Debugging Your Rule Set

When your configuration does not behave as expected, there may be an error in the rule set logic, so you need to find the error and correct it. Tracking down logic errors in your rule set can be time-consuming, and could involve manually evaluating your rule set, both as it is stored in the pf.conf file and the loaded version after macro expansions and any optimizations.

Users often initially blame PF for problems that turn out to be basic network problems. Network interfaces set to wrong duplex settings, bad netmasks, and faulty network hardware are common culprits.

Before diving into the rule set itself, you can easily determine whether the PF configuration is causing the problem. To do so, disable PF with pfctl -d to see if the problem disappears. If the problem persists when PF is disabled, you should turn to debugging other parts of your network configuration instead. On the other hand, if the problem disappeared upon disabling PF, and you are about to start adjusting your PF configuration, make sure that PF is enabled and that your rule set is loaded, with this command:

$ sudo pfctl -si | grep Status
Status: Enabled for 20 days 06:28:24            Debug: err

Status: Enabled tells us that PF is enabled, so we try viewing the loaded rules with a different pfctl command:

$ sudo pfctl -sr
match in all scrub (no-df max-mss 1440)
block return log all
block return log quick from <bruteforce> to any
anchor "ftp-proxy/*" all

Here, pfctl -sr is equivalent to pfctl -s rules.
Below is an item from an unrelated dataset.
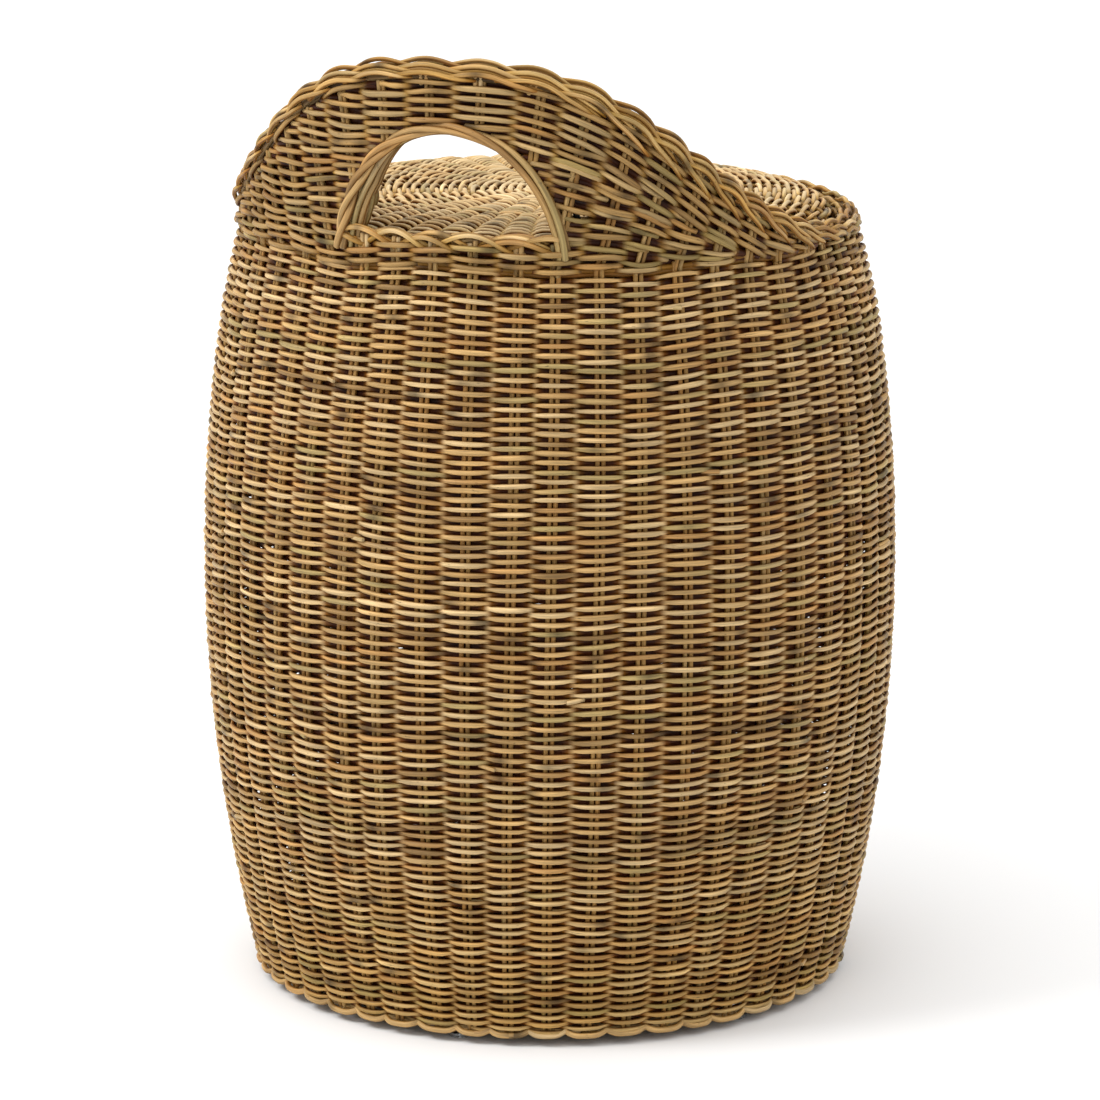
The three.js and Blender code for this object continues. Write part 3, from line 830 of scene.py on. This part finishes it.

The actual output is likely to be a bit longer than shown here, but this is a good example of what you should expect to see when a rule set is loaded.

For debugging purposes, consider adding the -vv flag to the pfctl command line to see rule numbers and some additional debug information, like this:

$ sudo pfctl -vvsr
@0 match in all scrub (no-df max-mss 1440)
  [ Evaluations: 341770    Packets: 3417668   Bytes: 2112276585  States: 125   ]
  [ Inserted: uid 0 pid 14717 State Creations: 92254 ]
@1 match out on nfe0 inet from 10.0.0.0/8 to any queue(q_def, q_pri) nat-to
(nfe0:1) round-robin static-port
  [ Evaluations: 341770    Packets: 0         Bytes: 0           States: 0     ]
  [ Inserted: uid 0 pid 14717 State Creations: 0     ]
@2 match out on nfe0 inet from 192.168.103.0/24 to any queue(q_def, q_pri) nat-to
(nfe0:1) round-robin static-port
  [ Evaluations: 68623     Packets: 2138128   Bytes: 1431276138  States: 103   ]
  [ Inserted: uid 0 pid 14717 State Creations: 39109 ]
@3 block return log all
  [ Evaluations: 341770    Packets: 114929    Bytes: 62705138    States: 0     ]
  [ Inserted: uid 0 pid 14717 State Creations: 0     ]
@4 block return log (all) quick from <bruteforce:0> to any
  [ Evaluations: 341770    Packets: 2         Bytes: 104         States: 0     ]
  [ Inserted: uid 0 pid 14717 State Creations: 0     ]
@5 anchor "ftp-proxy/*" all
  [ Evaluations: 341768    Packets: 319954    Bytes: 263432399   States: 0     ]
  [ Inserted: uid 0 pid 14717 State Creations: 70    ]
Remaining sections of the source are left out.